O documento afirma ainda que, com Índice Nacional de Preços ao Consumidor Amplo (IPCA) de 8% e Índice Nacional de Preços ao Consumidor (INPC) de 8,3% em 2021, a folga inicial no teto de gastos seria de R$ 17,2 bilhões em 2022.
Se o IPCA e o INPC ficarem em 9% e 9,3%, respectivamente, esse espaço cairia para R$ 4,9 bilhões. Neste caso, o Bolsa Família só poderia ser ampliado em pouco menos de R$ 2 bilhões.
A IFI destaca que o quadro fiscal é desafiador: “O risco fiscal, particularmente, materializa-se nas tentativas de mudar a Constituição para ampliar espaço orçamentário em ano de eleições gerais e no avanço da reforma do Imposto de Renda, cujo efeito seria negativo ao erário.” Além disse, há apreensão quanto à contratação de gastos permanentes com base em aumentos cíclicos de receita.
O balanço de riscos contempla fatores como o aprofundamento da crise hídrica e energética, a alta dos juros, o quadro ainda grave da pandemia e o avanço de uma agenda de reformas que pode piorar o sistema tributário e turvar as regras fiscais. “Há ainda o risco político-institucional, mais difícil de precificar nos cenários preditivos.”
Projeções
O Produto Interno Bruto (PIB) brasileiro deve crescer 4,94% em 2021 e 1,67% em 2022, projeta a IFI no relatório. O PCA deve acumular alta de 8% neste ano, caindo para 3,90% no ano que vem.
“O quadro de baixo crescimento aparentemente contratado para o segundo semestre e a pressão inflacionária corrente mais generalizada (que se traduz em maior inércia para o próximo ano) estão promovendo uma nova rodada de revisões nas expectativas de mercado para o desempenho do PIB e do IPCA em 2021 e 2022”, diz a IFI.
Para a instituição, a piora do risco fiscal e a “intensificação do risco político associados à estabilidade das instituições democráticas” geram incerteza adicional à trajetória prospectiva da inflação e do PIB.

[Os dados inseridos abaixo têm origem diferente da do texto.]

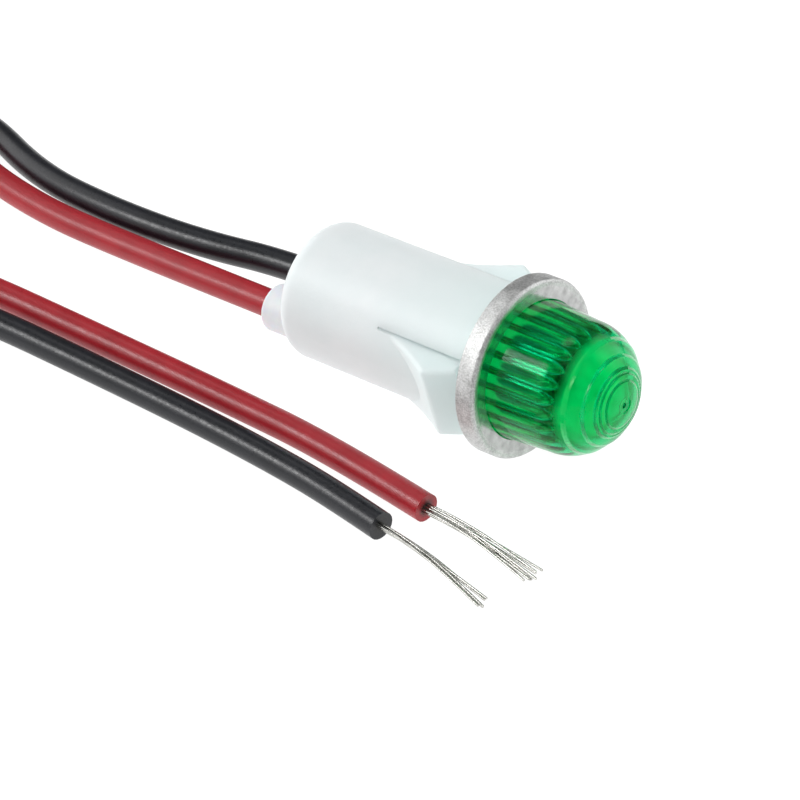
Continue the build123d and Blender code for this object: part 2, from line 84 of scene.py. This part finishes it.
# %% Leads
LEAD_DIAMETER = 2.55 * MM
LYING = 1.275  # height of a lead's middle where it lies on the table, in millimetres
RED_ROUTE = [
    (-12.072, -2.382, 4.285),
    (-23.625, -2.382, 3.244),
    (-36.5, -2.2, 1.95),
    (-46.0, -2.1, LYING),
    (-55.0, -1.0, LYING),
    (-63.0, 2.2, LYING),
    (-70.5, 0.2, LYING),
    (-74.8, -6.3, LYING),
    (-74.0, -14.0, LYING),
    (-68.2, -19.2, LYING),
    (-60.5, -19.6, LYING),
    (-53.5, -16.2, LYING),
    (-44.5, -14.2, LYING),
    (-28.7, -13.4, LYING),
    (-15.0, -12.8, LYING),
    (-3.0, -12.5, LYING),
    (8.3, -13.6, LYING),
]
BLACK_ROUTE = [
    (-12.127, 2.782, 4.899),
    (-20.892, 2.782, 4.109),
    (-30.0, 0.9, 3.35),
    (-40.0, 0.4, 2.6),
    (-50.0, 1.3, 1.7),
    (-60.0, 5.0, LYING),
    (-69.2, 5.2, LYING),
    (-76.4, 0.0, LYING),
    (-79.0, -8.5, LYING),
    (-76.4, -17.2, LYING),
    (-69.0, -22.8, LYING),
    (-59.6, -23.3, LYING),
    (-51.0, -19.6, LYING),
    (-40.0, -17.5, LYING),
    (-25.5, -16.9, LYING),
    (-14.5, -16.6, LYING),
    (-5.5, -16.7, LYING),
    (1.0, -17.1, LYING),
    (7.0, -17.9, LYING),
]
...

O documento destaca que a probabilidade de estagnação é alta na segunda metade do ano. “A IFI mantinha uma projeção de 4,2% para o PIB de 2021, já com viés de alta desde o RAF de agosto, e passou a 4,9% agora, mas em um contexto de piora evidente do quadro prospectivo. Isto é, a revisão seria maior, não fosse o novo futuro que se desenha.”